After the Treaty of Utrecht (1714), when the religious wars ended and a European balance of power was established, the conditions for stable religious “tolerance” emerged inside the machinery of the modern state. At this point, however, the Latin Continent was largely left to Catholicism, and the world’s oceans to Protestant Britain, condemning Protestant Northern Europe to a structural disadvantage whose bitter harvest the twentieth-century would reap. After Utrecht, commerce, finance capital, civil society, and private opinion all flourished, further marginalizing ecclesiastical institutions as powers. A century or so later, after the revolutions of 1848, the ideological machinery for securing national unity was largely transferred to nationalism.
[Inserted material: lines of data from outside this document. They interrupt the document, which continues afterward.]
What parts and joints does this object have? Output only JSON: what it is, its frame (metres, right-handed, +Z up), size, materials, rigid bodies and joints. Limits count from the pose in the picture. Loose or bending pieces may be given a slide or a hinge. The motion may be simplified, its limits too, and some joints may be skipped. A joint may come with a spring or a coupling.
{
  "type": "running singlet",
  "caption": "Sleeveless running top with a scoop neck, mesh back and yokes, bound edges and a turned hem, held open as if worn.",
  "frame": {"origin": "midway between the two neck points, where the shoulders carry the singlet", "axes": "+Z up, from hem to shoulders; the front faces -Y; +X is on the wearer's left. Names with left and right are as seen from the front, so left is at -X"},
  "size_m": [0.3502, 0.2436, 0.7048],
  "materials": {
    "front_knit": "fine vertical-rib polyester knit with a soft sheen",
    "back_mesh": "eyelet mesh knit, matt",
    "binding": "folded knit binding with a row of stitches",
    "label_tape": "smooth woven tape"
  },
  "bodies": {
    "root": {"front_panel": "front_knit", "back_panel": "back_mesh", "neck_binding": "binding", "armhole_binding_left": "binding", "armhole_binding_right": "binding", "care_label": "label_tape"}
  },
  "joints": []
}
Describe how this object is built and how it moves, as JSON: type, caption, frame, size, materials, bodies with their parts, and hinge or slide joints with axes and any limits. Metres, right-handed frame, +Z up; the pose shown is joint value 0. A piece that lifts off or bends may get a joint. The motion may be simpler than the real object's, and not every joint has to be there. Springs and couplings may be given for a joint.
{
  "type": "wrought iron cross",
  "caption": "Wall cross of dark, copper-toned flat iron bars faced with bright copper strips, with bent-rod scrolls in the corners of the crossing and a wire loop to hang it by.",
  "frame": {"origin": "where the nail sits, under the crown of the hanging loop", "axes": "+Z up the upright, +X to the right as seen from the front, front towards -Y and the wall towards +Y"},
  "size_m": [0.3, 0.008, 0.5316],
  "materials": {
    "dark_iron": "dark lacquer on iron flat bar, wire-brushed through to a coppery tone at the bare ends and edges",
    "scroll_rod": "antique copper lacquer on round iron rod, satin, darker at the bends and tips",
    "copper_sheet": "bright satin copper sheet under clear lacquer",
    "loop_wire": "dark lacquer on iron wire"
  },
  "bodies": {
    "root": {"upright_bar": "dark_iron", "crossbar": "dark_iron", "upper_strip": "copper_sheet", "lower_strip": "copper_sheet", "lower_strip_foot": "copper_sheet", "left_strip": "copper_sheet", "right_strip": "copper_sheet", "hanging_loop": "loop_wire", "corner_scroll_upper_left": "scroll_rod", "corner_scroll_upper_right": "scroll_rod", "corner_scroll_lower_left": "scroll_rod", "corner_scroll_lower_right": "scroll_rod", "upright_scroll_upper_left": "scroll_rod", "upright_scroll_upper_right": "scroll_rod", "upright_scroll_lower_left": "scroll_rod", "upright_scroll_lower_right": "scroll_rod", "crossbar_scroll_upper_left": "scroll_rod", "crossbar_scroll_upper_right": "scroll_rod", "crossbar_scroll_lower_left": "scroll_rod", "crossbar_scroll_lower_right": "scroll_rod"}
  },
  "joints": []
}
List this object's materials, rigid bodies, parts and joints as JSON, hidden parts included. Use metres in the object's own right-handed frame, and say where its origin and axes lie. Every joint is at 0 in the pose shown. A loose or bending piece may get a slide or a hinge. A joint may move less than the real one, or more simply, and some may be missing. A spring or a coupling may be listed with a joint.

This trajectory ends in the global system of state capitalism we know now, and whose only fully legitimated constitutional form is liberal democracy. But the triumph of democratic state capitalism has not fully met the expectations established by its own normative bases. In this situation, it becomes possible to hope not for more democracy and liberty, not for better and fairer capitalism, not for stronger states, but rather for a divided sovereignty along associationalist lines. That is, for a partial return of the Latin Christianity’s founding structure, for a new dual—or multiple—sovereignty.

Since the late-nineteenth century, that hope has, indeed, driven a minor political-theory lineage with both right and left inflections. On the right: Frederic William Maitland, John Neville Figgis, Otto von Gierke. On the left: the young Harold Laski, G.D.H. Cole, Paul Hirst, and Christian socialism à la R.H. Tawney. And Christian socialism is where Charles Taylor began his career, and which at least intermittently continues to guide it from afar, even (I’m willing to conjecture) when he is arguing the case for a post-secular liberal-democratic constitution as in the essay to which Bilgrami replies.

My brief and bold genealogy of Church/State relations places Bilgrami’s debate with Taylor in a different historical context than the one that Bilgrami supplies himself. It makes it clearer still that one of his differences with Taylor is over the sheer extent of state sovereignty in relation to religion. Taylor wishes to reduce democratic state sovereignty, Bilgrami to maintain it. As I said, I think he is right about that, especially in cases like India. But given the internal contradictions of democratic state capitalism, its failures to meet its own norms and purposes (e.g. equality of opportunity and participation, liberty, widely-based prosperity), I find myself also willing to imagine situations in which the state foregoes its monopolization of sovereignty, and accedes some of its power to associations. As far as I am concerned, these cannot, however, be religious associations, since the argument against religion’s validity claims has indeed been won.

From this perspective, the real challenge becomes: how to imagine and invent strong non-religious associations with substantive values and satisfying practices of life? Associations capable of taking back some state sovereignty, admittedly (as Bilgrami urges) in ways that don’t threaten state neutrality? One theoretical possibility would be for atheists (associating in the interests of truth) to take over the Churches’ rich and solid institutions from the inside, which might indeed herald a return to older conditions and styles of at least Christian ecclesiastical practice, in which belief was not a prerequisite for episcopal ordination. But that is just a politics of hope and imagination.